> [Data provided]:
____________

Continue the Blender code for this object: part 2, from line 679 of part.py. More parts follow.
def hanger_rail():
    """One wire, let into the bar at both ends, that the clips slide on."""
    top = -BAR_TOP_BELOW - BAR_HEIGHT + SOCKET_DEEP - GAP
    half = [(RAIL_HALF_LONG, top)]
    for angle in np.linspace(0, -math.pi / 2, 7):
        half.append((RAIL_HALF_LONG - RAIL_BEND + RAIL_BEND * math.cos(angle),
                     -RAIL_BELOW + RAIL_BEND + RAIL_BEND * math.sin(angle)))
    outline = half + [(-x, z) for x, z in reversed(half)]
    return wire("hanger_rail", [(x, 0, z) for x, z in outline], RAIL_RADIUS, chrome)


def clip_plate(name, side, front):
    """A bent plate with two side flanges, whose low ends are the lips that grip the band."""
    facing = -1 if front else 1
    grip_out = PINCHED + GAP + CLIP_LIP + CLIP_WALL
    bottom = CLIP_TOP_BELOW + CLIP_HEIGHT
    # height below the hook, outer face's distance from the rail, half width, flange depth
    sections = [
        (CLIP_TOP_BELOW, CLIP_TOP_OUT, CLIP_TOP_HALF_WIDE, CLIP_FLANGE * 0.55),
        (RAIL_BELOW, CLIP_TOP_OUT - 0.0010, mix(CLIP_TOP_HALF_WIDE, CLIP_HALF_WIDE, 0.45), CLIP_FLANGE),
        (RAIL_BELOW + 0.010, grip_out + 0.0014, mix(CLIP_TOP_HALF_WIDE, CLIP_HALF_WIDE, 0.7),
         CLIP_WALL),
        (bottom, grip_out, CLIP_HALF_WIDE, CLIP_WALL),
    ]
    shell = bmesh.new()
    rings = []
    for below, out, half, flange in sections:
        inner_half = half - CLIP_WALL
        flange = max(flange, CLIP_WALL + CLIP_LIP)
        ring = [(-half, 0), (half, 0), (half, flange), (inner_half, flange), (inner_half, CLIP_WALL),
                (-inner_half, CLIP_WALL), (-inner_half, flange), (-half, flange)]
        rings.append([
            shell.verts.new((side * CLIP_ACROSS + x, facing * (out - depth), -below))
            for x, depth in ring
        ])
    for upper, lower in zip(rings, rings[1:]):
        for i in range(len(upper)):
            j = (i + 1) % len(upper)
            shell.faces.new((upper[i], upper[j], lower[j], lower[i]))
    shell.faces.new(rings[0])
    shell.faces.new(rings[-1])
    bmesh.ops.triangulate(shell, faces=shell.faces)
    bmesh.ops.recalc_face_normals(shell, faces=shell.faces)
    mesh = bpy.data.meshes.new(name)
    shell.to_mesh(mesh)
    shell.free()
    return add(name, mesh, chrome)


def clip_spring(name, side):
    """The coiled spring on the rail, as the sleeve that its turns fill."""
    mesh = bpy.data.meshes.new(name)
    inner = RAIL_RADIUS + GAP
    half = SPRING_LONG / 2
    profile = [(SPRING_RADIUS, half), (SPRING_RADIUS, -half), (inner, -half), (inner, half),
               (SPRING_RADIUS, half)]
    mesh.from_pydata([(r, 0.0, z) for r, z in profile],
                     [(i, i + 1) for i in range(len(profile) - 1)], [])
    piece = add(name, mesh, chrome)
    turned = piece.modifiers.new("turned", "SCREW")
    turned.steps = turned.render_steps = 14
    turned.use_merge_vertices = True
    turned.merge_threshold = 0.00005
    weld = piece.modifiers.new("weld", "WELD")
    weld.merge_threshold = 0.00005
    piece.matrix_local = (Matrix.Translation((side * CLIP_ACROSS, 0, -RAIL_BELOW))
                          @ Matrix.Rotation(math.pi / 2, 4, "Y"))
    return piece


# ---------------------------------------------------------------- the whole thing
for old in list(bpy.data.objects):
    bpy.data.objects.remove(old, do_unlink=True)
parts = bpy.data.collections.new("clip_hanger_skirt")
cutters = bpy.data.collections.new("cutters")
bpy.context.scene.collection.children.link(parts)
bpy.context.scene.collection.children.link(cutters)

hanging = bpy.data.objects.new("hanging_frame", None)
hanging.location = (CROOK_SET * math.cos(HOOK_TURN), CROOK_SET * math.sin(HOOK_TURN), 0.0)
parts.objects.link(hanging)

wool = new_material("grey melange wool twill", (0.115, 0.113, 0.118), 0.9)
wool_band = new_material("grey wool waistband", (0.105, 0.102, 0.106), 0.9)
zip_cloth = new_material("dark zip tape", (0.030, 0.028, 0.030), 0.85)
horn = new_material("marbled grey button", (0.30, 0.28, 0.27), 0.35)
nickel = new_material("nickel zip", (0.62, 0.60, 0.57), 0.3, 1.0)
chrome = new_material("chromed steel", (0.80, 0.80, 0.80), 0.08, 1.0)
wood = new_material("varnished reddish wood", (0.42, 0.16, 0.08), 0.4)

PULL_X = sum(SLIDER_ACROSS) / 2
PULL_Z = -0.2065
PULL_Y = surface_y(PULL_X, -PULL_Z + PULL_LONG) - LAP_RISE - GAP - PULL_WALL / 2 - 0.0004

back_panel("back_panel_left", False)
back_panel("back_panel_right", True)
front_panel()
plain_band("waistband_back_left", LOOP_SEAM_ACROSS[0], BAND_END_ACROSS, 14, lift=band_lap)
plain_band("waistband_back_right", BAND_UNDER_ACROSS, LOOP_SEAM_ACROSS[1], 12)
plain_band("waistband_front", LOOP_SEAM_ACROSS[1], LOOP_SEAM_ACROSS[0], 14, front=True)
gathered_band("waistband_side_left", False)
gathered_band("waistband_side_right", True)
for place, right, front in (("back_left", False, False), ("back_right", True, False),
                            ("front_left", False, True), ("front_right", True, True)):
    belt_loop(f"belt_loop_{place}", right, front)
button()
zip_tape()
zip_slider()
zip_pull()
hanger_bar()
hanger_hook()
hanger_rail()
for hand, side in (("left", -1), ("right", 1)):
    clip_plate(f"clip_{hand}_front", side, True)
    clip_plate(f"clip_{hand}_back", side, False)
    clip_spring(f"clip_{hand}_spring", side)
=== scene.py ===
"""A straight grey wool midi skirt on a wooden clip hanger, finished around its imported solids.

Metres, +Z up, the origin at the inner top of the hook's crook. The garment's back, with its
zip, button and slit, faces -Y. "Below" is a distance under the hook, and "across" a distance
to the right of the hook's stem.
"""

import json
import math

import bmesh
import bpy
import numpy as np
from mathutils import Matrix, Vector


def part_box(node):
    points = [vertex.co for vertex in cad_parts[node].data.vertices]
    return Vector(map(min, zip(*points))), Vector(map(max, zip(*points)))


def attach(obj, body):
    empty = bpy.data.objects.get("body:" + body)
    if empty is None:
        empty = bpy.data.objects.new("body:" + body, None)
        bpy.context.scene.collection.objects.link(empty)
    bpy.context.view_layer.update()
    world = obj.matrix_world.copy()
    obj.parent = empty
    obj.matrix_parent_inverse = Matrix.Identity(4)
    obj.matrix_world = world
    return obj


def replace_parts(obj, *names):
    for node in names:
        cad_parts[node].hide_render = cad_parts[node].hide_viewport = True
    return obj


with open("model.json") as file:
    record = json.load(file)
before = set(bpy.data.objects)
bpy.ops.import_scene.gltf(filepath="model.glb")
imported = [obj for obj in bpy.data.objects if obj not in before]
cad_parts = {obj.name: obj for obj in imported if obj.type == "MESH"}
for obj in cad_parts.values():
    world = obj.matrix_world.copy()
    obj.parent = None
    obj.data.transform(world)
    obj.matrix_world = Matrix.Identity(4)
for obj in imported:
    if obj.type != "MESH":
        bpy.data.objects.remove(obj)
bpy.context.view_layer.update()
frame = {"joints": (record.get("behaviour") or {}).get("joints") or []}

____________

> [What you will do]: Retype, in the same exact form, the lines of the material above from the line holding "LOOP_SEAM_ACROSS[0], 14, front=True)" through the line holding "obj.matrix_parent_inverse = Matrix.Identity(4)".

> [Complete answer]:
plain_band("waistband_front", LOOP_SEAM_ACROSS[1], LOOP_SEAM_ACROSS[0], 14, front=True)
gathered_band("waistband_side_left", False)
gathered_band("waistband_side_right", True)
for place, right, front in (("back_left", False, False), ("back_right", True, False),
                            ("front_left", False, True), ("front_right", True, True)):
    belt_loop(f"belt_loop_{place}", right, front)
button()
zip_tape()
zip_slider()
zip_pull()
hanger_bar()
hanger_hook()
hanger_rail()
for hand, side in (("left", -1), ("right", 1)):
    clip_plate(f"clip_{hand}_front", side, True)
    clip_plate(f"clip_{hand}_back", side, False)
    clip_spring(f"clip_{hand}_spring", side)
=== scene.py ===
"""A straight grey wool midi skirt on a wooden clip hanger, finished around its imported solids.

Metres, +Z up, the origin at the inner top of the hook's crook. The garment's back, with its
zip, button and slit, faces -Y. "Below" is a distance under the hook, and "across" a distance
to the right of the hook's stem.
"""

import json
import math

import bmesh
import bpy
import numpy as np
from mathutils import Matrix, Vector


def part_box(node):
    points = [vertex.co for vertex in cad_parts[node].data.vertices]
    return Vector(map(min, zip(*points))), Vector(map(max, zip(*points)))


def attach(obj, body):
    empty = bpy.data.objects.get("body:" + body)
    if empty is None:
        empty = bpy.data.objects.new("body:" + body, None)
        bpy.context.scene.collection.objects.link(empty)
    bpy.context.view_layer.update()
    world = obj.matrix_world.copy()
    obj.parent = empty
    obj.matrix_parent_inverse = Matrix.Identity(4)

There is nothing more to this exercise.